Example of a product recall notice [PDF, 469 KB]

What to include in your recall notice

The information in your recall notice is important. If you include too much information, consumers may try to fix the fault themselves. If you don't include enough information, consumers may not take the hazard seriously and risk injury to themselves or others using the product.

  • Product identifiers

    • Give the brand and model of the product as it was marketed.
    • Use a clear photograph or line drawing of the product.
    • Make it easily identifiable to attract the reader’s attention.
    • Ensure you show the product as it would be used.
    • Use insets to show where to find the product's identifying markings such as serial number.
    • State where and when the product may have been purchased, or whether it was available nationwide through named suppliers.

    If a particular batch or production date is affected, tell consumers how to establish whether their product is part of the affected batch — for example, the serial number, date code, bar code, labelling or product feature.

  • Defect

    Give the reason for the recall — for example, because the product failed to meet a safety standard, or caused injuries.

    Be clear and concise with this information — don't try to avoid mentioning injuries if these have occurred, and don't over-explain the issue.

  • Hazard

    Give a clear, brief description of the hazard and what could happen — for example, a child may be strangled or you could get cut.

  • What to do

    Provide clear instructions on what affected consumers should do. This could be to:

    • contact you for further instructions
    • send the product back
    • take it to the retailer they bought it from, or
    • register a claim on a website.

    If they should stop using the product immediately, state this clearly.

  • Contact details

    At a minimum, you should provide a New Zealand phone number and an email address for enquiries.

    You should also include the name and address of the New Zealand manufacturer or importer/distributor.

Where to publish a recall notice

We publicise recalls on this website and through our Facebook page. We also expect that the recall notice will be published on your business’s website and social media pages.

Recalled products

  • In newspapers

    For products sold:

    • nationally, publish the recall notice in the major newspapers
    • locally, publish the notice in local or community newspapers.

    The notice should:

    • be placed in a prominent position in the news section, not buried in the public notices
    • appear within the first 8 pages of the main news section of newspapers
    • be at least 2 columns wide, with a suggested minimum size of 11cm by 14cm (approximately A6).
  • In-store

    We recommend that recall notices are prominently displayed in-store wherever the product was sold:

    • at the point of sale (recommended size A5 or A4), and
    • on customer noticeboards (recommended size A3).

Publicising the recall

Even if the initial purchaser no longer has the product, you still have a duty to inform and provide an appropriate remedy to anyone using or likely to be affected by an unsafe product that you have supplied.

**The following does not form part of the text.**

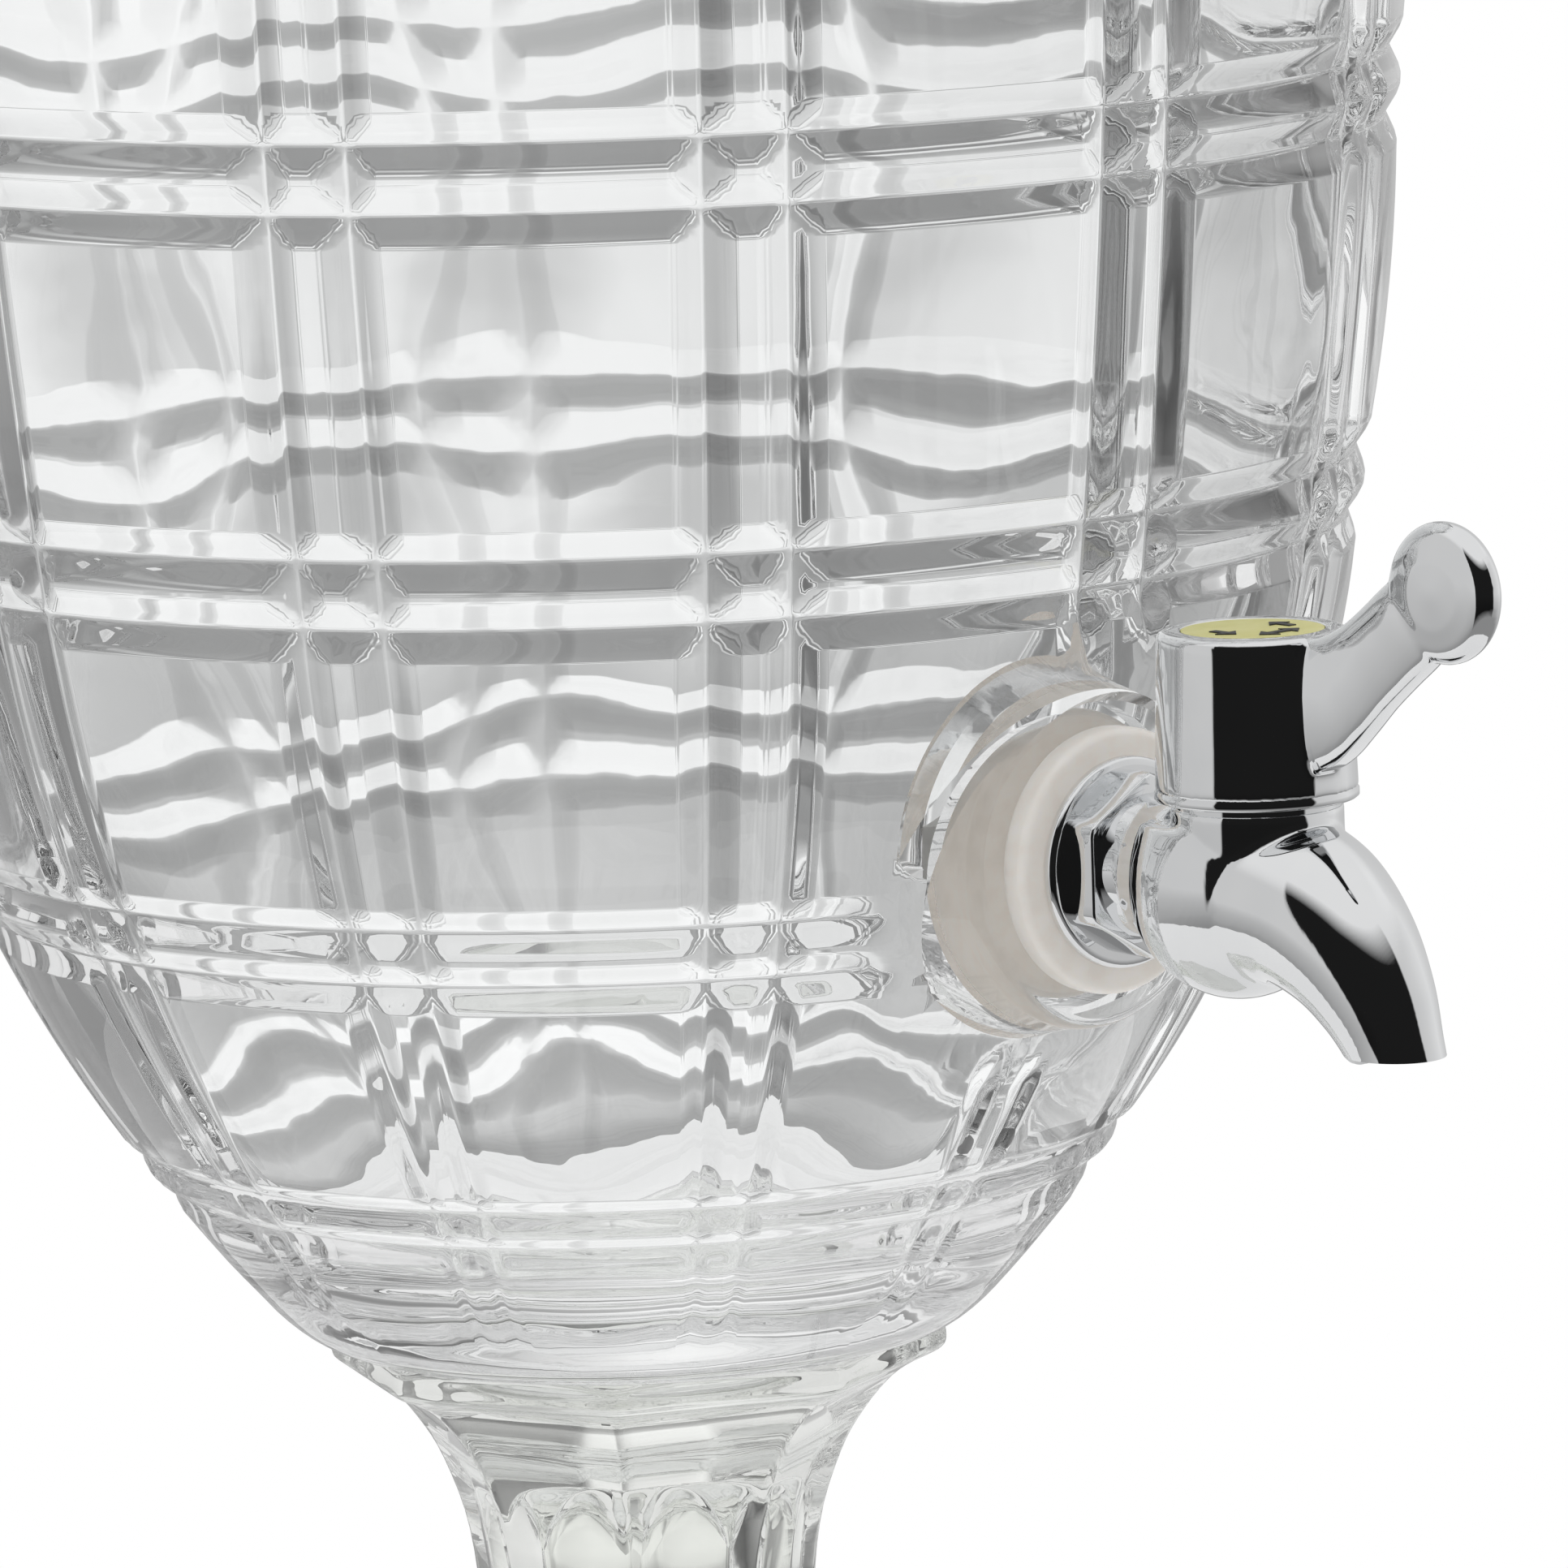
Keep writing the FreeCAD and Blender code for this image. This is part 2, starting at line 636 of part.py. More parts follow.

  • Other publicity channels

    Other channels you may want to consider include:

    • asking relevant organisations to publish the recall in their newsletters and websites — for example, Plunket may publicise the recall of a toy or nursery product
    • magazines where the product was advertised
    • specialist publications — for example, if a gardening tool is involved then place recall notices in specialist gardening magazines
    • radio or television
    • retailers’ mailers.

    The advertising you used to encourage people to buy the product in the first place may also be a good way of telling them about the safety issue and remedy available.

  • Direct contact

    Telling your customers about the recall directly is highly effective and we encourage businesses to do this wherever possible. To identify people who may have bought the product, you can use customer databases, sales records, or loyalty schemes.

  • Media releases

    A media release can give you free publicity for your recall on radio, television and in newspapers. Covering of a recall on television news or programmes like 'Fair Go' can be very effective.

    A media release should be short, direct and written in simple language. Discuss the main point first and, if possible, include a quote from someone with authority in your business. Include the same information as in the recall notice.